(begin)

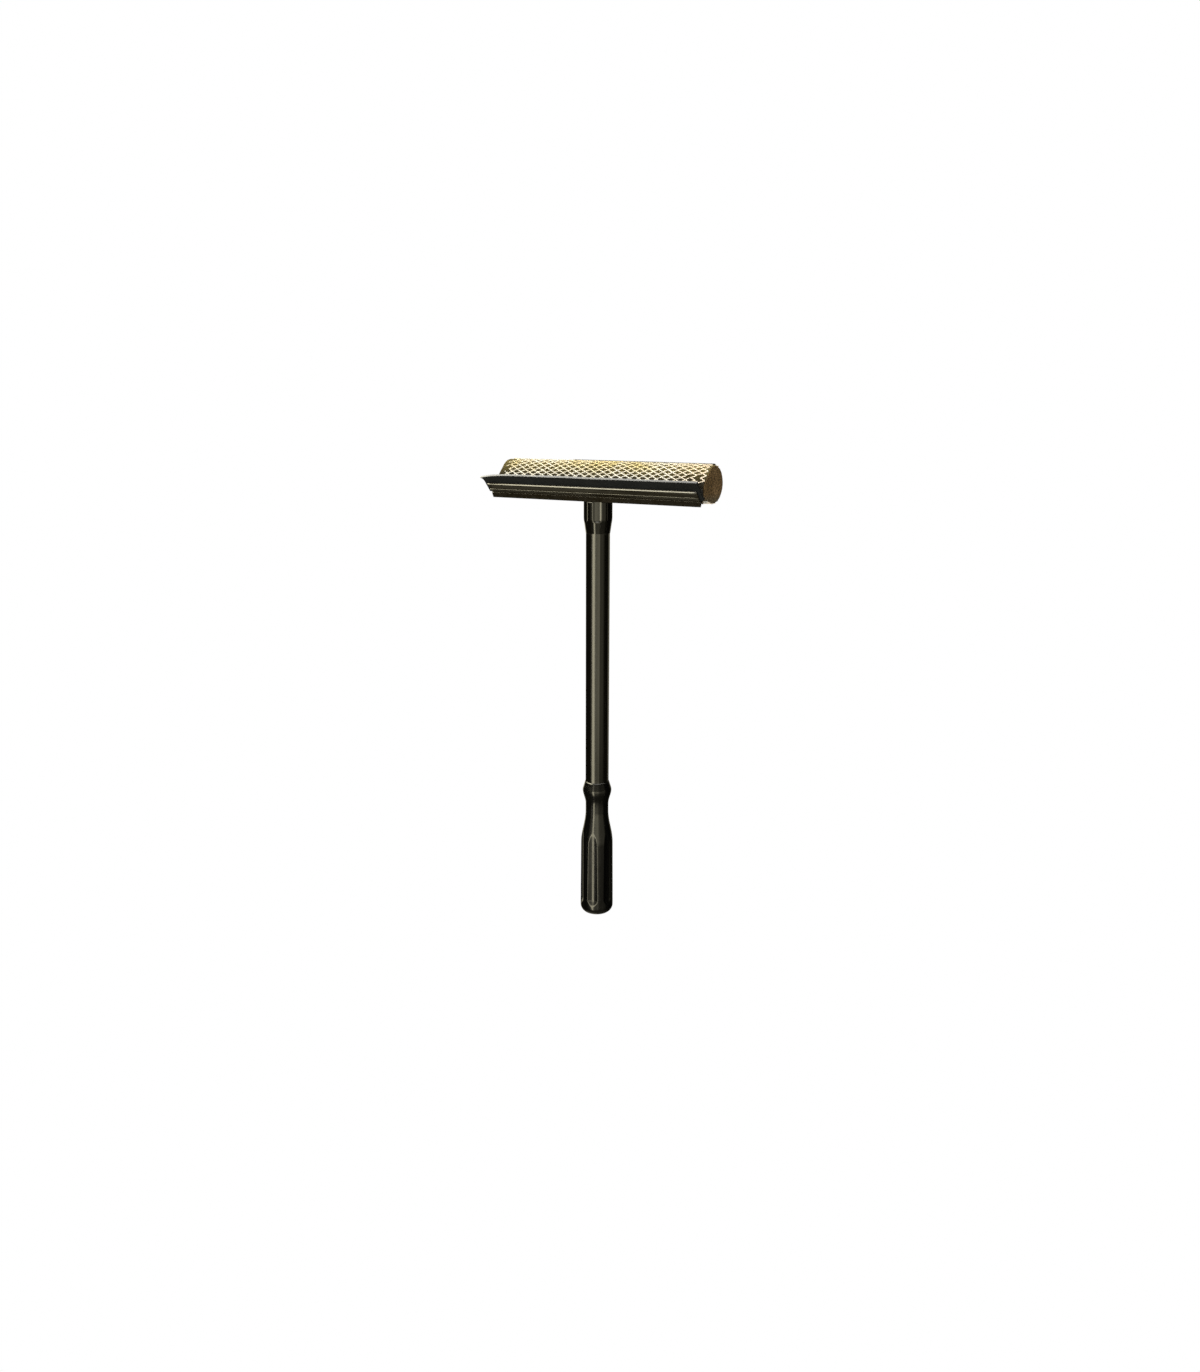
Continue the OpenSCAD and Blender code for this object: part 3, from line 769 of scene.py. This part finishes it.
def make_jaw(material):
    """The strip that holds the blade from the front: a rolled top edge, a groove and a bead."""
    half = node_box("blade_jaw")[1][0]
    back, front = -0.12, -1.22
    loop = [(back, -2.6)] + [(back, s) for s in steps(-1.5, JAW_TOP - 0.15, 3)]
    loop += [(back - 0.08, JAW_TOP), (back - 0.25, JAW_TOP + 0.02)]
    loop += arc((back - 1.47, JAW_TOP - 0.86), 0.30, 116, 200, 8)
    loop += [(front - 0.42, JAW_TOP - 1.25), (front - 0.16, JAW_TOP - 1.8)]
    loop += [(front - 0.12, 7.4), (front, 6.2), (front + 0.03, 5.0), (front + 0.05, 4.1),
             (front - 0.02, 3.85)]
    loop += arc((front - 0.22, 3.36), 0.42, 96, 206, 10)
    loop += [(front - 0.3, 2.2), (front + 0.1, 1.1), (front + 0.2, -1.62)]
    loop += arc((front + 0.2, -1.9), 0.3, 110, 250, 6)
    loop += [(front + 0.2, -2.45), (front + 0.35, -2.6)]
    swept("blade_jaw_strip", loop, half, 0.10, materials=[material], body="handle",
          slot="black_plastic", stands_for=["blade_jaw"])


# ---------------------------------------------------------------- sponge and net
NET_T = 0.9
ROLL_Y, ROLL_UP, ROLL_R = 16.4, 16.8, 16.2
NECK_TIP, NECK_UP, FRONT_Y, FRONT_TOP = -9.0, 2.1, -5.4, 16.9
RAIL_Y = (node_box("sponge_rail")[0][1], node_box("sponge_rail")[1][1])
RAIL_TOP = node_box("sponge_rail")[1][2]
NET_X = (node_box("net_cover")[0][0], node_box("net_cover")[1][0])
CELL_X, CELL_ROUND = 8.55, 4.95


def sponge_outline():
    """The netted sponge's outline as a loop of (y, z), starting at the neck's tip."""
    roll = arc((ROLL_Y, ROLL_UP), ROLL_R, 134, -125.4, 60)
    corners = [(NECK_TIP, NECK_UP), (FRONT_Y, NECK_UP + FRONT_Y - NECK_TIP),
               (FRONT_Y, FRONT_TOP)] + roll + [(3.9, 3.6), (3.4, NECK_UP)]
    radii = [0.5, 1.2, 2.5] + [2.0] + [0] * (len(roll) - 2) + [1.0] + [0.8, 0.4]
    return rounded(corners, radii) + np.array([0, head_z])


class Wrap:
    """The surface that the net lies on: a length round the outline, and a distance out."""

    def __init__(self):
        self.loop, self.length = even(sponge_outline(), 0.25)
        self.normal = outward(self.loop)
        for _ in range(6):
            self.normal = (self.normal + np.roll(self.normal, 1, 0)
                           + np.roll(self.normal, -1, 0)) / 3
        self.normal /= np.linalg.norm(self.normal, axis=1)[:, None]

    def at(self, p, out):
        """(y, z) at length p round the outline, pushed out by out."""
        k = (np.asarray(p) / self.length * len(self.loop)) % len(self.loop)
        low = np.floor(k).astype(int) % len(self.loop)
        share = (k - np.floor(k))[..., None]
        high = (low + 1) % len(self.loop)
        point = self.loop[low] * (1 - share) + self.loop[high] * share
        normal = self.normal[low] * (1 - share) + self.normal[high] * share
        return point + normal * np.asarray(out)[..., None]

    def free(self, p):
        """0 in the channel, where the neck is held, and 1 where the net is free."""
        height = self.at(p, np.zeros_like(p))[..., 1] - head_z
        return np.clip((height - 7.5) / 3, 0, 1)


wrap = Wrap()
PERIODS = round(wrap.length / CELL_ROUND)
ROUND = wrap.length / PERIODS
FIRST_X, LAST_X = NET_X[0] + 2.4, NET_X[1] - 2.8
STRANDS = int((LAST_X - FIRST_X) / (CELL_X / 2)) + 1
STRAND_GAP = (LAST_X - FIRST_X) / (STRANDS - 1)


def slack(x, p):
    """How far the net's mesh is pulled out of line, along X and round."""
    turn = p / wrap.length * WHOLE_TURN
    where = Vector((x / 26, math.cos(turn) * 1.6, math.sin(turn) * 1.6))
    middle = 1 - (x / LAST_X) ** 2
    along = noise.noise(where) * 0.7 - 4.2 * middle * math.sin(turn - 1.35)
    return along, noise.noise(where + Vector((7.3, 2.1, 5.5))) * 0.5


def zigzag(p):
    """-1 to 1 along a strand, resting a little at each knot."""
    return np.clip(1.16 * (2 / math.pi) * np.arcsin(0.995 * np.sin(WHOLE_TURN * p / ROUND)), -1, 1)


def strand_x(k, p):
    return FIRST_X + k * STRAND_GAP + (-1) ** k * (STRAND_GAP / 2) * zigzag(p)


def near_strand(x, p):
    """Distance in millimetres from a point of the surface to the nearest strand."""
    k = (x - FIRST_X) / STRAND_GAP
    best = np.full(np.shape(x), 9.0)
    for guess in (-1, 0, 1, 2):
        strand = np.clip(np.floor(k) + guess, 0, STRANDS - 1)
        sign = 1 - 2 * (strand % 2)
        centre = FIRST_X + strand * STRAND_GAP + sign * (STRAND_GAP / 2) * zigzag(p)
        best = np.minimum(best, np.abs(x - centre) * 0.8)
    return best


def make_foam(material):
    """Foam body: swells between the strands, rounded rims, rough cut ends."""
    low, high = node_box("sponge_core")[0][0], node_box("sponge_core")[1][0]
    count = round(wrap.length / 0.75)
    p = np.arange(count) * wrap.length / count
    rims = [(0.0, 1.1), (0.25, 0.6), (0.7, 0.22), (1.3, 0.0)]
    xs = np.concatenate([[low + a for a, _ in rims], np.arange(low + 2.0, high - 1.9, 0.8),
                         [high - a for a, _ in rims[::-1]]])
    inset = np.concatenate([[d for _, d in rims], np.zeros(len(xs) - 2 * len(rims)),
                            [d for _, d in rims[::-1]]])
    free = wrap.free(p)
    held = 1 - free
    points = []
    for x, d in zip(xs, inset):
        pulls = np.array([slack(x, at) for at in p])
        press = np.exp(-(near_strand(x - pulls[:, 0], p - pulls[:, 1]) / 0.75) ** 2)
        covered = float(NET_X[0] - 1 < x < NET_X[1] + 1)
        lumps = np.array([noise.noise(Vector((x / 5, at / 5, 1.7))) * 0.22
                          + noise.noise(Vector((x / 1.7, at / 1.7, 9.2))) * 0.10 for at in p])
        out = -NET_T - d + free * (0.28 - 0.62 * press * covered + lumps * (1.2 - 0.4 * covered))
        yz = wrap.at(p, out - 0.05 * held)
        points += [(x, y, z) for y, z in yz]
    points = np.array(points)
    rail = (points[:, 1] > RAIL_Y[0] - 0.15) & (points[:, 1] < RAIL_Y[1] + 0.15)
    under = points[:, 2] < RAIL_TOP + 0.1
    points[rail & under, 2] = RAIL_TOP + 0.1
    faces = []
    for k in range(len(xs) - 1):
        for i in range(count):
            j = (i + 1) % count
            faces.append((k * count + i, k * count + j, (k + 1) * count + j,
                          (k + 1) * count + i))
    points = points.tolist()
    for ring, out in ((0, -1), (len(xs) - 1, 1)):
        cap_end(points, faces, ring * count, count, out)
    foam = make_piece("sponge_foam", points, faces, [material], "sponge_refill", "foam",
                      ["sponge_core"])


def cap_end(points, faces, start, count, out):
    """Closes a ring of points with a slightly domed, uneven cut face."""
    ring = [Vector(points[start + i][1:]) for i in range(count)]
    edges = [(i, (i + 1) % count) for i in range(count)]
    low = [min(v[k] for v in ring) for k in (0, 1)]
    high = [max(v[k] for v in ring) for k in (0, 1)]
    inside = []
    rng = random.Random(11)
    for y in np.arange(low[0] + 0.6, high[0], 1.1):
        for z in np.arange(low[1] + 0.6, high[1], 1.1):
            spot = Vector((y + rng.uniform(-0.25, 0.25), z + rng.uniform(-0.25, 0.25)))
            if min((spot - v).length for v in ring) > 0.55:
                inside.append(spot)
    made = geometry.delaunay_2d_cdt(ring + inside, edges, [], 1, 1e-5)
    x_ring = points[start][0]
    index = []
    for spot, origins in zip(made[0], made[3]):
        old = [o for o in origins if o < count]
        if old:
            index.append(start + old[0])
            continue
        edge = min((spot - v).length for v in ring)
        dome = 0.9 * (1 - math.exp(-edge / 2.2))
        rough = 0.20 * noise.noise(Vector((spot[0] / 1.6, spot[1] / 1.6, 4.4 * out)))
        index.append(len(points))
        points.append([x_ring - out * (0.55 - dome * 0.6 - rough), spot[0], spot[1]])
    faces += [tuple(index[i] for i in face) for face in made[2]]


def tube(points, faces, uv, line, normals, wide, thick, sides=6):
    """Adds a closed-ended elliptical tube along a line, flattened against the surface."""
    line, normals = np.asarray(line), np.asarray(normals)
    ahead = np.gradient(line, axis=0)
    ahead /= np.linalg.norm(ahead, axis=1)[:, None]
    across = np.cross(ahead, normals)
    across /= np.linalg.norm(across, axis=1)[:, None]
    up = np.cross(across, ahead)
    gone = np.concatenate([[0], np.cumsum(np.linalg.norm(np.diff(line, axis=0), axis=1))])
    base = len(points)
    for i in range(len(line)):
        for k in range(sides):
            a = WHOLE_TURN * k / sides
            points.append(line[i] + across[i] * wide[i] * math.cos(a)
                          + up[i] * thick[i] * math.sin(a))
            uv.append((k / sides * 2, gone[i] * 0.55))
    for i in range(len(line) - 1):
        for k in range(sides):
            j = (k + 1) % sides
            low, high = base + i * sides, base + (i + 1) * sides
            faces.append((low + k, low + j, high + j, high + k))
    last = base + (len(line) - 1) * sides
    faces += [tuple(range(base, base + sides)), tuple(range(last, last + sides))]


def strand_run(k, first, last, rng, frayed):
    """Centre line, normals and half-sizes of a strand from half-period first to last."""
    p = np.arange(first * ROUND / 2, last * ROUND / 2 + 1e-6, ROUND / 12) - ROUND / 4
    x = strand_x(k, p)
    pulls = np.array([slack(a, b) for a, b in zip(x, p)])
    x, p = x + pulls[:, 0], p + pulls[:, 1]
    free = wrap.free(p)
    knot = np.abs(zigzag(p - pulls[:, 1])) ** 8
    thin = 0.86 + 0.2 * np.array([noise.noise(Vector((a / 9, b / 9, 3))) for a, b in zip(x, p)])
    wide = 0.64 * thin * (1 + 0.34 * knot)
    thick = np.where(free > 0, 0.44, 0.38) * (1 + 0.22 * knot * free)
    out = -0.42 + free * (0.10 + 0.12 * knot)
    if frayed:
        away = np.minimum(np.arange(len(p)), np.arange(len(p))[::-1])
        loose = np.clip(1 - away / 4, 0, 1)
        x = np.clip(x + loose * rng.uniform(-1.6, 1.6), NET_X[0] + 0.3, NET_X[1] - 0.3)
        out = out + loose * free * rng.uniform(0.1, 0.9)
        wide, thick = wide * (1 - 0.55 * loose), thick * (1 - 0.45 * loose)
    yz = wrap.at(p, out)
    tip = wrap.at(p, out + 1) - yz
    line = np.column_stack([x, yz])
    return line, np.column_stack([np.zeros(len(p)), tip]), wide, thick


def make_net(material):
    """The net: zigzag strands knotted to their neighbours, with torn cells and ragged ends."""
    rng = random.Random(23)
    points, faces, uv = [], [], []
    halves = 2 * PERIODS
    for k in range(STRANDS):
        x = FIRST_X + k * STRAND_GAP
        gone = set()
        for h in range(halves):
            spot = wrap.at(np.array((h + 0.5) * ROUND / 2 - ROUND / 4), np.array(0.0))
            y, z = spot[0], spot[1] - head_z
            end = k == 0 or k == STRANDS - 1
            lower_right = 60 < x < 97 and y < 4 and 9 < z < 22
            if z > 8 and rng.random() < (0.42 if end else 0.16 if lower_right else 0.004):
                gone.add(h)
        if not gone:
            runs = [(0, halves, False)]
        else:
            marks = sorted(gone)
            runs = [(a + 1, b, True) for a, b in zip(marks, marks[1:] + [marks[0] + halves])
                    if b > a + 1]
        for first, last, frayed in runs:
            tube(points, faces, uv, *strand_run(k, first, last, rng, frayed))
    net = make_piece("scrubbing_net", points, faces, [material], "sponge_refill", "net",
                     ["net_cover"], uv=uv)


def make_dark_top_line(material):
    """Two dark threads twisted together, laid along the top of the roll."""
    behind, across = np.radians(82), 1.9
    crest = np.array([ROLL_Y + ROLL_R * math.cos(behind),
                      head_z + ROLL_UP + ROLL_R * math.sin(behind)])
    gaps = np.linalg.norm(wrap.loop - crest, axis=1)
    middle = np.argmin(gaps) * wrap.length / len(wrap.loop)
    x = np.arange(-36.0, NET_X[1] - 0.5, 0.4)
    points, faces, uv = [], [], []
    for lay in (-1, 1):
        p = middle + lay * 0.35 * np.sin(x * math.pi / across) + 0.25 * np.sin(x / 9)
        out = 0.12 + 0.22 * lay * np.cos(x * math.pi / across)
        yz, tip = wrap.at(p, out), wrap.at(p, out + 1) - wrap.at(p, out)
        size = np.full(len(x), 0.42)
        tube(points, faces, uv, np.column_stack([x, yz]),
             np.column_stack([np.zeros(len(x)), tip]), size, size)
    make_piece("net_dark_top_line", points, faces, [material], "sponge_refill", "net", [], uv=uv)


# ---------------------------------------------------------------- assembly
bpy.context.scene.view_settings.view_transform = "Standard"
make_camera()
make_world()
make_floor()

shaft_black = moulded_plastic("shaft_plastic", (0.0016, 0.0014, 0.0009),
                              (0.0042, 0.0037, 0.0024), 0.07, 0.13)
grip_black = moulded_plastic("grip_plastic", (0.0010, 0.0010, 0.0008),
                             (0.0030, 0.0028, 0.0022), 0.12, 0.21, 0.014)
channel_black = moulded_plastic("channel_plastic", (0.0036, 0.0026, 0.0010),
                                (0.0120, 0.0088, 0.0036), 0.18, 0.28)
face_rubber = rubber("blade_rubber", (0.0026, 0.0031, 0.0031), (0.0062, 0.0070, 0.0068),
                     0.46, 0.62)
# Lighter than the face rubber: partly chalky wear on the cut face, partly a painted highlight on the
# blade's lit top edge.
cut_rubber_and_highlight = rubber("cut_rubber_and_highlight", (0.016, 0.016, 0.015), (0.036, 0.036, 0.033), 0.24, 0.40)
foam = foam_material()
yarn = net_material()
pale = pale_plastic()
steel = steel_material()

make_handle(grip_black, shaft_black)
softened("channel_bar", 0.34, channel_black, "handle")
make_jaw(channel_black)
softened("grip_end_cap", 0.25, grip_black, "handle")
softened("shaft_tenon", 0.20, shaft_black, "handle")
make_blade(face_rubber, cut_rubber_and_highlight)
make_foam(foam)
make_net(yarn)
make_dark_top_line(thread_material())
softened("sponge_rail", 0.20, pale, "sponge_refill")
for node, body in (("grip_pin", "handle"), ("tenon_screw", "handle"),
                   ("socket_screws", "handle"), ("net_staples", "sponge_refill")):
    softened(node, 0.10, steel, body, segments=2)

(end)

■ **Exercise objective**
Return all the lines that contain the string "scene".

■ **Written answer**
Continue the OpenSCAD and Blender code for this object: part 3, from line 769 of scene.py. This part finishes it.
bpy.context.scene.view_settings.view_transform = "Standard"